I posted the comment below since on April 1 I wrote to the editor of the journal and did not receive a reply. However I did subsequently receive a reply and this morning obtained a free copy of the article from the publisher (more accurately the current holder of the copyright, since the journal was originally published by Gordon & Breach which is now part of Taylor & Francis). So the picture is not quite as bad as I made it out, I am happy to say.

The PDF has a cover page with the following text which may be of interest in light of our recent discussions: "This article may be used for research, teaching and private study purposes. Any substantial or systematic reproduction, re-distribution, re-selling, loan or sub-licensing, systematic supply or distribution in any form to anyone is expressly forbidden." To me that suggests that I can email it out in response to requests, but putting it on my website might raise questions - I will probably do so anyway, but don't be surprised if you see a picture of me in handcuffs doing the prep walk on the cover of Ecology Letters.

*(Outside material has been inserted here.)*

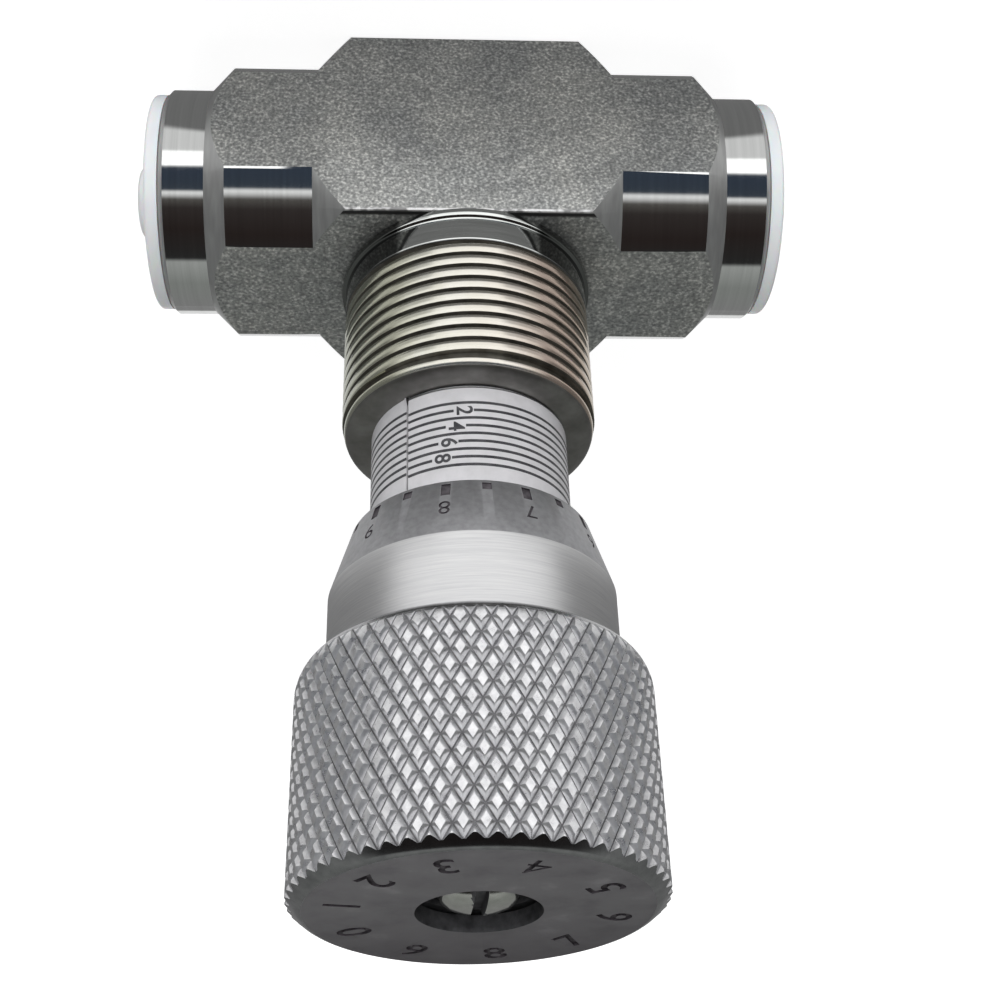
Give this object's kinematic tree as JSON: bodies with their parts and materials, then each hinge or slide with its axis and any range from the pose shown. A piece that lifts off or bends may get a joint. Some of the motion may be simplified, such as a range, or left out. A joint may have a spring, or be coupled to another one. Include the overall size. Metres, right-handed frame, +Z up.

I also think that I was overly harsh in my responses to Gavin Simpson about copyright law and privacy - we have corresponsed off-list and our views are closer than it seemed from our list postings. Neither of us supports the idea of "substantial or systematic" piracy (to borrow a phrase from the above copyright notice), but I think that I may be a bit more ready to bring civil disobedience to the publishing field than some other ecologists might be.

Bill Silvert


----- Original Message ----- From: "William Silvert" <cien...@silvert.org>
To: <ECOLOG-L@LISTSERV.UMD.EDU>
Sent: Monday, May 11, 2009 9:31 PM
Subject: Re: [ECOLOG-L] Open Access and Intellectual Imperialism Approval required


The arrogance of the journals can be hard to believe. I once wrote a paper which I circulated as a preprint, which one of my friends showed to a leading figure in the field who edited a prestigious journal - he called me up and asked if I would let him publish it in his journal. I was of course delighted! But now that my reprints are exhausted and I want to send out PDFs, they won't even give me one for my own use - they want to charge me 30 euros! And this for a paper published over 30 years ago.